#### Supplied material ####
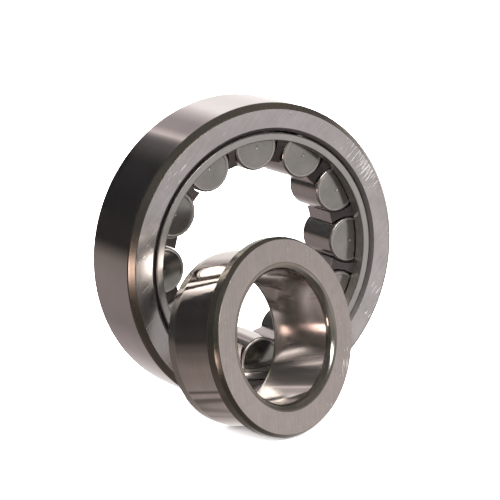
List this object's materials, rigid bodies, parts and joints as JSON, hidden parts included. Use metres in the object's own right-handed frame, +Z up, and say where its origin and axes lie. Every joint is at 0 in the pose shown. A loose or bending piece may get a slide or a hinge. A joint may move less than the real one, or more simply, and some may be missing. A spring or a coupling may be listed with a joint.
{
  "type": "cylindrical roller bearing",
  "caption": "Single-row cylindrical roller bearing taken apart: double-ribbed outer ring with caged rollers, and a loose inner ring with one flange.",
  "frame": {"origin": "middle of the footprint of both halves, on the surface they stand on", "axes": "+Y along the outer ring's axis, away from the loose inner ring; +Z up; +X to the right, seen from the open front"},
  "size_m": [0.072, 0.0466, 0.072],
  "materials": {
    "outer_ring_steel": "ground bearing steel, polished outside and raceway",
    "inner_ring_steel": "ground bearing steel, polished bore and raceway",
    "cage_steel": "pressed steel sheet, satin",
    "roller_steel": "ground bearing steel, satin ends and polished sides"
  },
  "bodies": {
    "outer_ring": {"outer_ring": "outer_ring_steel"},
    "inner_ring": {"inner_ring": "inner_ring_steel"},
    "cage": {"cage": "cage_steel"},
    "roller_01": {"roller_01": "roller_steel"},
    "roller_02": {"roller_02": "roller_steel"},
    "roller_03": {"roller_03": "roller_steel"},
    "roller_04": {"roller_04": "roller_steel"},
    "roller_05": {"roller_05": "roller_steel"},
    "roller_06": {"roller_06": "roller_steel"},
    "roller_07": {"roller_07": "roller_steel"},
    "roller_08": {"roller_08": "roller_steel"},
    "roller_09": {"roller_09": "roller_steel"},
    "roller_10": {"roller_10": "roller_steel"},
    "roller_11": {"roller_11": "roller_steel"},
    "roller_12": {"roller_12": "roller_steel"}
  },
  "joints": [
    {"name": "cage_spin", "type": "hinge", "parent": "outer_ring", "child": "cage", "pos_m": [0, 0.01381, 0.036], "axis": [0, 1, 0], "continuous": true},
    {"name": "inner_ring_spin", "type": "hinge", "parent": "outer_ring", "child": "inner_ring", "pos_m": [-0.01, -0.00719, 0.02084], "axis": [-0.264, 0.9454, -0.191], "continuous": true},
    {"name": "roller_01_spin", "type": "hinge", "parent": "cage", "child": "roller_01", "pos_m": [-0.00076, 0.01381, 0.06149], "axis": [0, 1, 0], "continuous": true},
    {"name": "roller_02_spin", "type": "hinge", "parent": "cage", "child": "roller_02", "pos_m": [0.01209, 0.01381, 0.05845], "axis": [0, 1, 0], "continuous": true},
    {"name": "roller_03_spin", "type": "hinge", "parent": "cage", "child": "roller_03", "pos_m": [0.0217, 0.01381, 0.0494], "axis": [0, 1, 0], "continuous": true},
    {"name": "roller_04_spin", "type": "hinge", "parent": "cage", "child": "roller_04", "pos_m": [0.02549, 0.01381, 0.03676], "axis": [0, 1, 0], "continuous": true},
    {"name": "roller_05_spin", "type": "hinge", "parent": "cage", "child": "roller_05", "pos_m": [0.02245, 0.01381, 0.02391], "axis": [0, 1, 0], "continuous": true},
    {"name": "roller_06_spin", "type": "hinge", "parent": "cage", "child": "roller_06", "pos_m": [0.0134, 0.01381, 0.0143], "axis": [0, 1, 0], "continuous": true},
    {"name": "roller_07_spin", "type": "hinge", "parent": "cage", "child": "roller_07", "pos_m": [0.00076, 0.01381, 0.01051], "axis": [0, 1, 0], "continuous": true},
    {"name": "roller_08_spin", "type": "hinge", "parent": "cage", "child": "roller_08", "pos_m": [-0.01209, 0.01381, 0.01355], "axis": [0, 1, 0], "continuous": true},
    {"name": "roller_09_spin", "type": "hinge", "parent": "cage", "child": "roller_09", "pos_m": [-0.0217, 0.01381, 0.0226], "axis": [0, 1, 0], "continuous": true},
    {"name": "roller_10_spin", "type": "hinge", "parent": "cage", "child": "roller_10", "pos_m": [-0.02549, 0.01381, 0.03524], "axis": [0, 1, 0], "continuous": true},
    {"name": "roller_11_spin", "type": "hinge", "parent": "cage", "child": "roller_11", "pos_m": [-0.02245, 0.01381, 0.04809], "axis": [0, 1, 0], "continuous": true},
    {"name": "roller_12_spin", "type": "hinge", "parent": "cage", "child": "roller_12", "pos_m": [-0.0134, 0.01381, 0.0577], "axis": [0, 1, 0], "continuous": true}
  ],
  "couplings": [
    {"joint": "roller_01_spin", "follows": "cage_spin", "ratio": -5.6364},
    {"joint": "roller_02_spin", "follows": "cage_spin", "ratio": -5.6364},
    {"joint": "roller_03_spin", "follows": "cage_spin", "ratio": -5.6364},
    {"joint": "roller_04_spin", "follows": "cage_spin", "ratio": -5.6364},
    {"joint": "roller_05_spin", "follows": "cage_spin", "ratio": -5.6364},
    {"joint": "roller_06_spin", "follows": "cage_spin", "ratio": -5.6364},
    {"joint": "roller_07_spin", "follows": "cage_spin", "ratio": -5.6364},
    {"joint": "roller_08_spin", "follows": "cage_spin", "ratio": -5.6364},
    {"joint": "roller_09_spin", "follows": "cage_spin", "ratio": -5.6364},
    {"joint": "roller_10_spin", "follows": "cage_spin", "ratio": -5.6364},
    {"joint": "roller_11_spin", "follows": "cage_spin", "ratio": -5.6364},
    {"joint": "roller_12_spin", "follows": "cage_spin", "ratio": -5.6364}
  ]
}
####
• What is expected
Write out the whole listing again. Match it word for word.

• Complete response
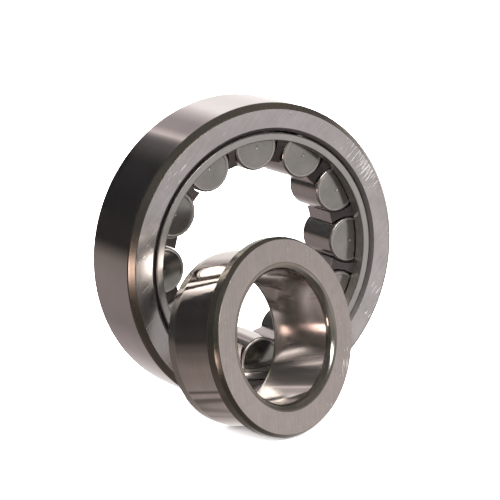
List this object's materials, rigid bodies, parts and joints as JSON, hidden parts included. Use metres in the object's own right-handed frame, +Z up, and say where its origin and axes lie. Every joint is at 0 in the pose shown. A loose or bending piece may get a slide or a hinge. A joint may move less than the real one, or more simply, and some may be missing. A spring or a coupling may be listed with a joint.
{
  "type": "cylindrical roller bearing",
  "caption": "Single-row cylindrical roller bearing taken apart: double-ribbed outer ring with caged rollers, and a loose inner ring with one flange.",
  "frame": {"origin": "middle of the footprint of both halves, on the surface they stand on", "axes": "+Y along the outer ring's axis, away from the loose inner ring; +Z up; +X to the right, seen from the open front"},
  "size_m": [0.072, 0.0466, 0.072],
  "materials": {
    "outer_ring_steel": "ground bearing steel, polished outside and raceway",
    "inner_ring_steel": "ground bearing steel, polished bore and raceway",
    "cage_steel": "pressed steel sheet, satin",
    "roller_steel": "ground bearing steel, satin ends and polished sides"
  },
  "bodies": {
    "outer_ring": {"outer_ring": "outer_ring_steel"},
    "inner_ring": {"inner_ring": "inner_ring_steel"},
    "cage": {"cage": "cage_steel"},
    "roller_01": {"roller_01": "roller_steel"},
    "roller_02": {"roller_02": "roller_steel"},
    "roller_03": {"roller_03": "roller_steel"},
    "roller_04": {"roller_04": "roller_steel"},
    "roller_05": {"roller_05": "roller_steel"},
    "roller_06": {"roller_06": "roller_steel"},
    "roller_07": {"roller_07": "roller_steel"},
    "roller_08": {"roller_08": "roller_steel"},
    "roller_09": {"roller_09": "roller_steel"},
    "roller_10": {"roller_10": "roller_steel"},
    "roller_11": {"roller_11": "roller_steel"},
    "roller_12": {"roller_12": "roller_steel"}
  },
  "joints": [
    {"name": "cage_spin", "type": "hinge", "parent": "outer_ring", "child": "cage", "pos_m": [0, 0.01381, 0.036], "axis": [0, 1, 0], "continuous": true},
    {"name": "inner_ring_spin", "type": "hinge", "parent": "outer_ring", "child": "inner_ring", "pos_m": [-0.01, -0.00719, 0.02084], "axis": [-0.264, 0.9454, -0.191], "continuous": true},
    {"name": "roller_01_spin", "type": "hinge", "parent": "cage", "child": "roller_01", "pos_m": [-0.00076, 0.01381, 0.06149], "axis": [0, 1, 0], "continuous": true},
    {"name": "roller_02_spin", "type": "hinge", "parent": "cage", "child": "roller_02", "pos_m": [0.01209, 0.01381, 0.05845], "axis": [0, 1, 0], "continuous": true},
    {"name": "roller_03_spin", "type": "hinge", "parent": "cage", "child": "roller_03", "pos_m": [0.0217, 0.01381, 0.0494], "axis": [0, 1, 0], "continuous": true},
    {"name": "roller_04_spin", "type": "hinge", "parent": "cage", "child": "roller_04", "pos_m": [0.02549, 0.01381, 0.03676], "axis": [0, 1, 0], "continuous": true},
    {"name": "roller_05_spin", "type": "hinge", "parent": "cage", "child": "roller_05", "pos_m": [0.02245, 0.01381, 0.02391], "axis": [0, 1, 0], "continuous": true},
    {"name": "roller_06_spin", "type": "hinge", "parent": "cage", "child": "roller_06", "pos_m": [0.0134, 0.01381, 0.0143], "axis": [0, 1, 0], "continuous": true},
    {"name": "roller_07_spin", "type": "hinge", "parent": "cage", "child": "roller_07", "pos_m": [0.00076, 0.01381, 0.01051], "axis": [0, 1, 0], "continuous": true},
    {"name": "roller_08_spin", "type": "hinge", "parent": "cage", "child": "roller_08", "pos_m": [-0.01209, 0.01381, 0.01355], "axis": [0, 1, 0], "continuous": true},
    {"name": "roller_09_spin", "type": "hinge", "parent": "cage", "child": "roller_09", "pos_m": [-0.0217, 0.01381, 0.0226], "axis": [0, 1, 0], "continuous": true},
    {"name": "roller_10_spin", "type": "hinge", "parent": "cage", "child": "roller_10", "pos_m": [-0.02549, 0.01381, 0.03524], "axis": [0, 1, 0], "continuous": true},
    {"name": "roller_11_spin", "type": "hinge", "parent": "cage", "child": "roller_11", "pos_m": [-0.02245, 0.01381, 0.04809], "axis": [0, 1, 0], "continuous": true},
    {"name": "roller_12_spin", "type": "hinge", "parent": "cage", "child": "roller_12", "pos_m": [-0.0134, 0.01381, 0.0577], "axis": [0, 1, 0], "continuous": true}
  ],
  "couplings": [
    {"joint": "roller_01_spin", "follows": "cage_spin", "ratio": -5.6364},
    {"joint": "roller_02_spin", "follows": "cage_spin", "ratio": -5.6364},
    {"joint": "roller_03_spin", "follows": "cage_spin", "ratio": -5.6364},
    {"joint": "roller_04_spin", "follows": "cage_spin", "ratio": -5.6364},
    {"joint": "roller_05_spin", "follows": "cage_spin", "ratio": -5.6364},
    {"joint": "roller_06_spin", "follows": "cage_spin", "ratio": -5.6364},
    {"joint": "roller_07_spin", "follows": "cage_spin", "ratio": -5.6364},
    {"joint": "roller_08_spin", "follows": "cage_spin", "ratio": -5.6364},
    {"joint": "roller_09_spin", "follows": "cage_spin", "ratio": -5.6364},
    {"joint": "roller_10_spin", "follows": "cage_spin", "ratio": -5.6364},
    {"joint": "roller_11_spin", "follows": "cage_spin", "ratio": -5.6364},
    {"joint": "roller_12_spin", "follows": "cage_spin", "ratio": -5.6364}
  ]
}